The two large gallery spaces, upstairs and down, are low lit, almost murky. Each photograph claims individual attention. Each work, individually lit, seems to draw a kind of slow, meditative space around itself. Khan, pursuing a line that he began to explore in his first solo show of 2006, is interested in what a photographer can make of text (including sacred text) and musical notation. How texts can be layered to create dense palimpsests of meaning and thwarted meaning. How texts and musical notation, blurrily over-layered, can take on the quality of abstract painting. The large-format photographs, inkjet prints on aluminium, look at first glance as if they belong to a minimalist tradition of spare and austere grid-patterning. The vertical grid. The horizontal grid. Various names spring to mind: Agnes Martin, Carl Andre. In The World of Perception, an English text is perfectly overlayered with another, and perhaps even another. We try to read, to see farther, deeper, but that very possibility is snatched away from us by all this dense overlayering. The further we manage to see into the text, the less easy it is to read the text for its meaning. In various places, entire lines are darker, denser, than others, as if this mass of confused voices has suddenly become much louder and more insistent. The fact that, in part, we want to read, and that we cannot read, this thwarting of a basic human desire, makes the work seem like the metaphor for speechless yearning. So many voices! So little communication! And yet the very fact that the work is organised in a grid formation, almost chilly in its formal rigour, makes it seem as if the piece has set its face against the idea of the expression of emotion, as if, like Donald Judd, it is all about the creation of units, stacked one upon another.
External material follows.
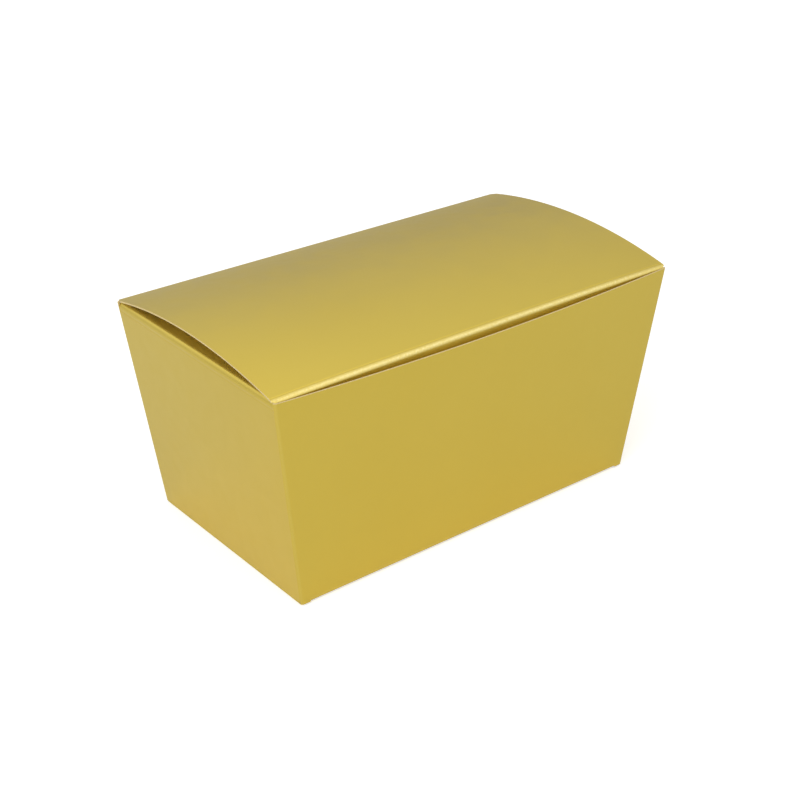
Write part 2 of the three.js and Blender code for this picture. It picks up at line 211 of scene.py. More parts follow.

Upstairs, the minimalist influences meld with ideas of the sacred. At the far end of the room, 144 cubes of polished, sand-blasted blue steel sit on the floor, all perfectly equidistant from each other. Once again, they bring to mind Carl Andre and his habit of organising blocks of wood and steel tiles into regular patterns – rectangular, on the curve – the simplest of structures possible, in order to draw attention to the materials with which he is working, to the fact that, for him, sculpture is not so much about doing things to materials as arranging them in order to let matter speak for itself. There is much more to Khan's cubes though. There is the significance of Arabic text. Each one is inscribed with the text of an Islamic prayer. Here is where Khan parts company with Andre. In fact, the appearance of these cubes of steel, arranged with such perfect regularity across the floor, remind us of the Holocaust memorial in Berlin – how a low block (the Holocaust's blocks rise and fall), one of many, drawn up beside others in serried ranks, can come to stand for anonymous humanity, ever repeatable. The prayer seems to rise up from that block of steel, to claim uniqueness for a single imploring voice. A small thread of human utterance amid the silent, solemn modernity of sandblasted steel.